Work was hard. Alot of walking, and although the Nursing profession is supposed to be a caring one, after being off for the whole of summer, I found that there was not much compassion at all, and alot of comments like “enjoyed your summer off did you? “, “it’s alright for some, being off all summer!”. This made life for me quite difficult. I had always been a very competant Nurse. I had alot of experiance in scrubbing for very complex surgeries, and so when my training and development was halted (“because id had surgery, and been off for so long”). This was a little hard to take. Especially as my foot was getting worse. I diddnt tell anyone. I was hoping it would just start getting better. But it diddnt.
So after being back at work for a couple of months I requested to see a new Orthopaedic surgeon. I was convinved that something must have happened in the surgery, because it took so long, and that must be why I was still in pain.
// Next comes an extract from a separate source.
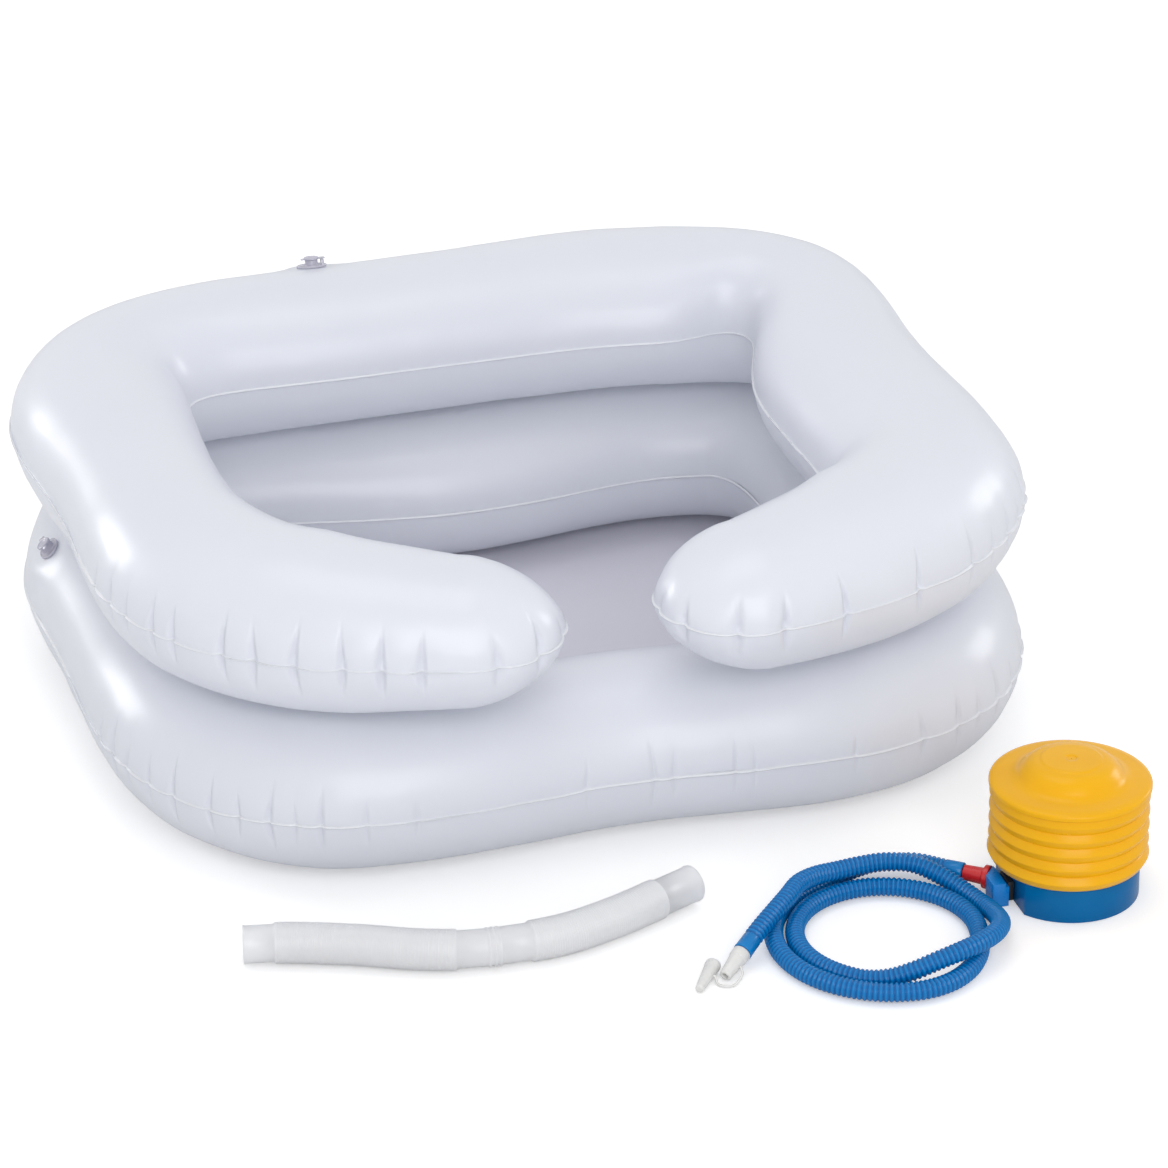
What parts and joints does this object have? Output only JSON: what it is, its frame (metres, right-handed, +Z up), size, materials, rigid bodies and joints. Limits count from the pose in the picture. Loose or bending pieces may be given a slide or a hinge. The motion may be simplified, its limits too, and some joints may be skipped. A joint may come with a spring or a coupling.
{
  "type": "portable shampoo basin",
  "caption": "Inflatable hair-washing basin with a neck gap in its raised rim, with its drain hose, and a foot pump with hose and nozzle.",
  "frame": {"origin": "on the ground, under the middle of the basin's floor sheet", "axes": "+X along the basin's length, to the side of the foot pump; +Y from the neck gap to the back; +Z up"},
  "size_m": [0.611, 0.739, 0.2022],
  "materials": {
    "pearl_film": "pearly satin film",
    "floor_film": "satin film",
    "clear_vinyl": "clear gloss",
    "flap_film": "soft film",
    "drain_plastic": "satin",
    "milky_hose": "translucent satin",
    "yellow_plastic": "gloss",
    "blue_plastic": "gloss",
    "bright_blue_plastic": "gloss",
    "black_rubber": "matt",
    "red_plastic": "gloss",
    "flap_rubber": "matt",
    "blue_hose": "gloss",
    "milky_plastic": "satin"
  },
  "bodies": {
    "kit": {"lower_chamber_top_sheet": "pearl_film", "lower_chamber_bottom_sheet": "pearl_film", "upper_chamber_top_sheet": "pearl_film", "upper_chamber_bottom_sheet": "pearl_film", "basin_floor_sheet": "floor_film", "upper_valve_stem": "clear_vinyl", "lower_valve_stem": "clear_vinyl", "drain_socket": "drain_plastic", "drain_hose": "milky_hose", "pump_base": "blue_plastic", "pump_bellows": "yellow_plastic", "pump_gasket": "black_rubber", "pump_outlet_block": "bright_blue_plastic", "hose_connector": "red_plastic", "pump_hose": "blue_hose", "pump_nozzle": "milky_plastic", "nozzle_cap": "milky_plastic", "cap_tether": "milky_plastic"},
    "treadle": {"pump_top_plate": "yellow_plastic"},
    "upper_plug": {"upper_valve_plug": "clear_vinyl"},
    "upper_flap": {"upper_valve_flap": "flap_film"},
    "lower_plug": {"lower_valve_plug": "clear_vinyl"},
    "lower_flap": {"lower_valve_flap": "flap_film"},
    "stopper": {"drain_stopper": "drain_plastic"},
    "outlet_flap": {"pump_outlet_flap": "flap_rubber"},
    "inlet_flap": {"pump_inlet_flap": "flap_rubber"}
  },
  "joints": [
    {"name": "pump_press", "type": "slide", "parent": "kit", "child": "treadle", "axis": [0, 0, -1], "range_m": [0, 0.03], "stiffness_N_per_m": 2500, "springref_m": -0.003, "deforming": ["pump_bellows"]},
    {"name": "upper_valve_open", "type": "hinge", "parent": "kit", "child": "upper_plug", "pos_m": [-0.06893, 0.23069, 0.19996], "axis": [0, 0.9761, -0.2173], "range_deg": [0, 150]},
    {"name": "upper_valve_check", "type": "hinge", "parent": "kit", "child": "upper_flap", "pos_m": [-0.07363, 0.22804, 0.18805], "axis": [0, -0.9761, 0.2173], "range_deg": [0, 60], "stiffness_Nm_per_rad": 0.0001},
    {"name": "lower_valve_open", "type": "hinge", "parent": "kit", "child": "lower_plug", "pos_m": [-0.28728, 0.09104, 0.08938], "axis": [-0.7513, 0, -0.6599], "range_deg": [0, 150]},
    {"name": "lower_valve_check", "type": "hinge", "parent": "kit", "child": "lower_flap", "pos_m": [-0.2793, 0.08602, 0.0803], "axis": [0.7513, 0, 0.6599], "range_deg": [0, 60], "stiffness_Nm_per_rad": 0.0001},
    {"name": "stopper_lift", "type": "slide", "parent": "kit", "child": "stopper", "axis": [0, 0, 1], "range_m": [0, 0.02]},
    {"name": "outlet_check", "type": "hinge", "parent": "kit", "child": "outlet_flap", "pos_m": [0.1904, -0.3625, 0.0111], "axis": [0, 1, 0], "range_deg": [0, 35], "stiffness_Nm_per_rad": 0.0001},
    {"name": "inlet_check", "type": "hinge", "parent": "kit", "child": "inlet_flap", "pos_m": [0.26911, -0.3618, 0.0128], "axis": [0, 1, 0], "range_deg": [0, 40], "stiffness_Nm_per_rad": 0.0001}
  ]
}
So I thaught that a second opinion was best. I was refered to a lovely Doctor. Not that my other one wasnt nice, because he was, but this chap made me feel very comfortable and at ease, and put my mind at rest that the pain was not in my head. He took more xrays and saw that the toes id had fused, had not fused entirely straite, and I needed the same surgery again (a revision). So I had this done. I remember waking up in alot of pain. The poor nurses in recovery struggled to get on top of it. Eventually after having most of the pain medications in the drug cupboard, and after being in hospital all day, I went home with more pain medications.
The recovery was pretty much the same as the first surgery. My foot in a large bandage. An appointment to have my stitches out. Me explaining that I was in alot of pain. More than before. Being told it would get better, and that I just had to be patient. It diddnt get better. I was off work for 10 months this time. All the while, trying to adapt myself to being in pain, and accepting that this was going to be my new life.
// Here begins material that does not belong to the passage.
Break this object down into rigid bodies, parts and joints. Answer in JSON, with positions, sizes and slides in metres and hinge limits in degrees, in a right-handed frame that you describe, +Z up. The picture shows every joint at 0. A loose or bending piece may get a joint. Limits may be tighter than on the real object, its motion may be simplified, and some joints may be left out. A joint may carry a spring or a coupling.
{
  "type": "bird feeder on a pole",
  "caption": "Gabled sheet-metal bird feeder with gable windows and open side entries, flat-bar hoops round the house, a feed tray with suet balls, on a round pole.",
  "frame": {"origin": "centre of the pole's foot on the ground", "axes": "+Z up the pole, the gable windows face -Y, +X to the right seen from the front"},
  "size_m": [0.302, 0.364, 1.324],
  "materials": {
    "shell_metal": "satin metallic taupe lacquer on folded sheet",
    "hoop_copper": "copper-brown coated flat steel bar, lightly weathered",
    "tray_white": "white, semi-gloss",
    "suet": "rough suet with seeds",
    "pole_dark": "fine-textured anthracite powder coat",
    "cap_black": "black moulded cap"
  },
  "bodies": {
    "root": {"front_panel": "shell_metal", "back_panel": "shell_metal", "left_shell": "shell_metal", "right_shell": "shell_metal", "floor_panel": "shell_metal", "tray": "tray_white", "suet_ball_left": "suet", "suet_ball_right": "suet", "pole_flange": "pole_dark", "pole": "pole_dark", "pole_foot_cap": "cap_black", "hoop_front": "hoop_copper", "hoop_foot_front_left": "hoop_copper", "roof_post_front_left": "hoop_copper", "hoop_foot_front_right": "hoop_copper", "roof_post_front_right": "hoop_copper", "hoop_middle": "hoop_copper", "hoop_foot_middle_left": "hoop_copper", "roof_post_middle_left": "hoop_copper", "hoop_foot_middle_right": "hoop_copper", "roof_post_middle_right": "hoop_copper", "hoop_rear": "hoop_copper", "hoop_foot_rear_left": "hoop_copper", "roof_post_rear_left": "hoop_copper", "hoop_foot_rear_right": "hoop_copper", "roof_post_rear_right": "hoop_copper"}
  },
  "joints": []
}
So after 10 months I returned to work. The same reception met me as before. I started to feel like I was being punished for being off sick. So the last thing I needed was to still be in pain and having to have more surgery. Id spend every day at work trying not to limp. I certainly would not complain.
But as before, after trying my hardest to live with the pain, it became unbearable. Alot of it was centred around 1 toe. It was migrating to the left. So I had surgery to remove the joint. This diddnt work, so I asked my doctor to remove the toe. This still didnt work, and the pain was moving to the next toe. Well, all over the foot, but I thaught it was around that toe. So I asked for that one to be removed too. This was done in April 2018.
This was my last Orthopaedic surgery before my leg was amputated. Needless to say, I had been off work alot, and although at this point I had been there for 7 years, people who had just started and been there for 6 months, made more career progression than I was aloud. So life was pretty rubbish.

I was fed up with being in pain. Fed up of not being able to run. Fed up of my life taking a path that I had not planned for. So I decided that I wanted my foot off. This was causing all of my pain. I was living on maximum pain killers. Not sleeping. Could not walk at all, and I was getting to the point of being totally dependant on being wheelchair bound. I could not have my foot dangling at all as it was too painful. I was asked alot what the pain was like. Id simply say ” have you ever stubbed your toe, and remember that gut wrenching pain that makes you want to throw up?”. Well it was like that, all of the time.